Una granfondo questa del Gran Trofeo Gs Alpi, valevole anche come prova di Coppa Lombardia, che per tracciati e difficoltà, somiglia però più ad una tappa del Giro d’Italia e che ha invitato quasi 2000 appassionati a misurarsi con una delle salite più ardite del ciclismo: il Mortirolo.
La leggendaria e terribile salita che ha fatto la storia del Giro e creato il mito di Pantani dopo la celebre scalata del 1994, è stata affrontata infatti in tutti e 3 i percorsi proposti anche se da differenti versanti. Sul tracciato più corto, 85 km per 1850 mt di dislivello, in cui si sono impegnati Antoci, D’Intino, Maulini e Vivarelli, il Passo del Mortirolo è stato affrontato da Monno, nel suo versante più ‘dolce’ con pendenza media del 6/ 7% e tratti al di sopra del 10%, lungo da Edolo alla cima 17km circa, da Monno 11,2km. Oltre a questa prima salita, a fine percorso il S.Cristina con strappi dal 9% fino al 16% per 6,8 km di lunghezza.
Decisamente più impegnativa la prova della mediofondo, dove i chilometri sono stati 98 per un dislivello totale di 2650 mt e la scalata del Mortirolo doppia, per via della chiusura del Passo Gavia a causa di una frana. La prima ascesa è stata quella da Monno, mentre la seconda da Mazzo di Valtellina. La più ripida quella che Leonardo Sierra, primo uomo a violare la vetta del Mortirolo nel 1990 descriveva come “una rampa di garage moltiplicata per undici kilometri”, un iceberg verde con picchi medi del 10% e punte affilate fino al 20% . Su questo tracciato hanno registrato risultati di tutto rispetto Centonze, Comerio, Piciaccia, Vivacqua e Sguazzini che ha anche regalato alla squadra il podio nella categoria M7, con un esaltante 4° posto.
In 6 atleti hanno invece voluto cimentarsi nell’impresa quasi epica ed interminabile del percorso lungo, 120 km con dislivello oltre 3300mt, che dopo il doppio Mortirolo terminava con la scalata del valico di S. Cristina: Cesa, D’Addeo, Marchetti, Preda, Ricci e Ruocco. I risultati eccellenti su questo percorso per scalatori di razza sono quelli di Massimo D’Addeo 7 di categoria e Riccardo Preda, 45esimo assoluto.

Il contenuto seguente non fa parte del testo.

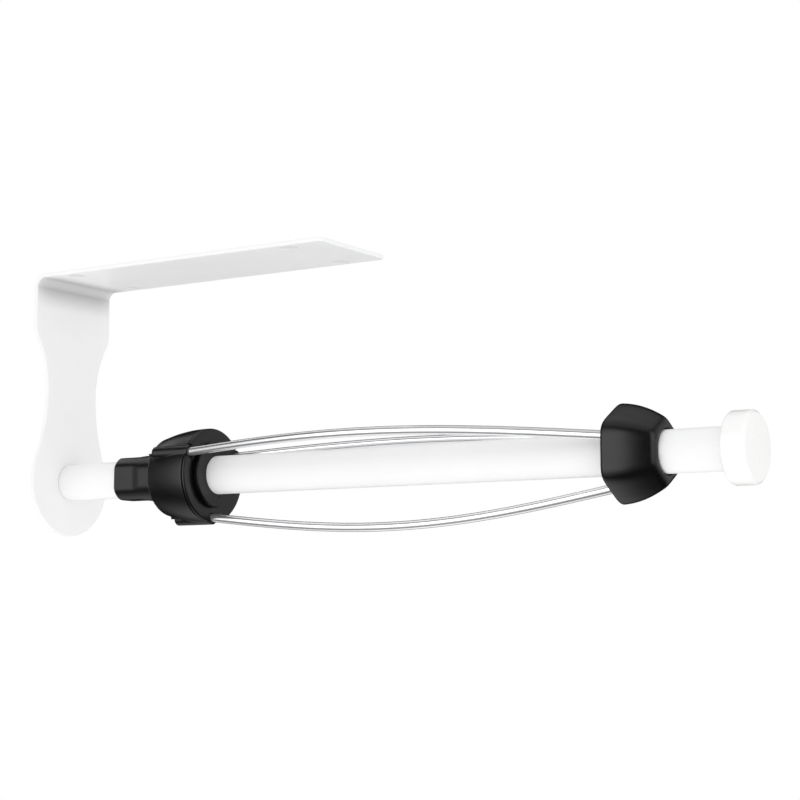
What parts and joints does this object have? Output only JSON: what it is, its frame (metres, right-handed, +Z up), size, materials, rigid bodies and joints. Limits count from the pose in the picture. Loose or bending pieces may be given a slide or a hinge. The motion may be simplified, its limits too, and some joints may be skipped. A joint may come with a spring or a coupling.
{
  "type": "under-cabinet paper towel holder",
  "caption": "White bent-sheet bracket with a cantilevered rod, a ratchet drum, bowed spring wires that grip the roll's core, a sliding cone and a round end knob.",
  "frame": {"origin": "centre of the four mounting holes, on the bracket's top face", "axes": "+Z up, out of the mounting face into the cabinet; +X along the rod, from the arm towards the knob; +Y across the plate"},
  "size_m": [0.3276, 0.047, 0.1155],
  "materials": {
    "paint_white": "smooth satin white powder coat",
    "knob_white": "smooth satin white",
    "black_plastic": "satin black moulded plastic",
    "spring_steel": "polished plated spring wire",
    "steel": "plain zinc-plated steel",
    "acetal": "natural acetal"
  },
  "bodies": {
    "holder": {"bracket": "paint_white", "rod": "paint_white", "rod_bush": "steel", "rod_screw": "steel", "lock_washer": "steel", "end_bush": "steel", "knob": "knob_white", "knob_stud": "steel", "fixed_collar": "black_plastic", "collar_pin": "steel", "ratchet_wheel": "acetal", "thrust_washer": "acetal", "retaining_clip": "black_plastic"},
    "drum": {"drum_shell": "black_plastic", "drum_cover": "black_plastic", "drum_bushing": "black_plastic", "pawl_pins": "steel", "pawl_spring_top": "steel", "pawl_spring_bottom": "steel", "wire_bottom": "spring_steel", "wire_back": "spring_steel", "wire_front": "spring_steel"},
    "slider": {"cone": "black_plastic", "cone_bushing": "acetal", "wire_retainer": "black_plastic"},
    "upper_pawl": {"pawl_top": "steel"},
    "lower_pawl": {"pawl_bottom": "steel"}
  },
  "joints": [
    {"name": "cage_spin", "type": "hinge", "parent": "holder", "child": "drum", "pos_m": [0, 0, -0.09], "axis": [1, 0, 0], "continuous": true},
    {"name": "cone_slide", "type": "slide", "parent": "drum", "child": "slider", "axis": [1, 0, 0], "range_m": [0, 0.001], "stiffness_N_per_m": 4000, "deforming": ["wire_bottom", "wire_back", "wire_front"]},
    {"name": "upper_pawl_lift", "type": "hinge", "parent": "drum", "child": "upper_pawl", "pos_m": [-0.0075, -0.00383, -0.07716], "axis": [-1, 0, 0], "range_deg": [0, 9], "stiffness_Nm_per_rad": 0.004, "deforming": ["pawl_spring_top"]},
    {"name": "lower_pawl_lift", "type": "hinge", "parent": "drum", "child": "lower_pawl", "pos_m": [-0.0075, 0.00383, -0.10284], "axis": [-1, 0, 0], "range_deg": [0, 9], "stiffness_Nm_per_rad": 0.004, "deforming": ["pawl_spring_bottom"]}
  ],
  "couplings": [
    {"joint": "lower_pawl_lift", "follows": "upper_pawl_lift", "ratio": 1}
  ]
}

Ma la vittoria è davvero di tutti, perché portare a termine questi percorsi richiede un impegno di gambe, cuore e anima al limite della sopportazione umana. Ci vuole coraggio già solo a provarci, ma scalare fino alla fine quella che per Contador è la montagna più dura del mondo e che per i comuni ciclisti è un Mostro senza mettere piede a terra, testa bassa tornante dopo tornante all’infinito, significa comunque vincere e coronare un sogno perché alla fine la passione premia sempre.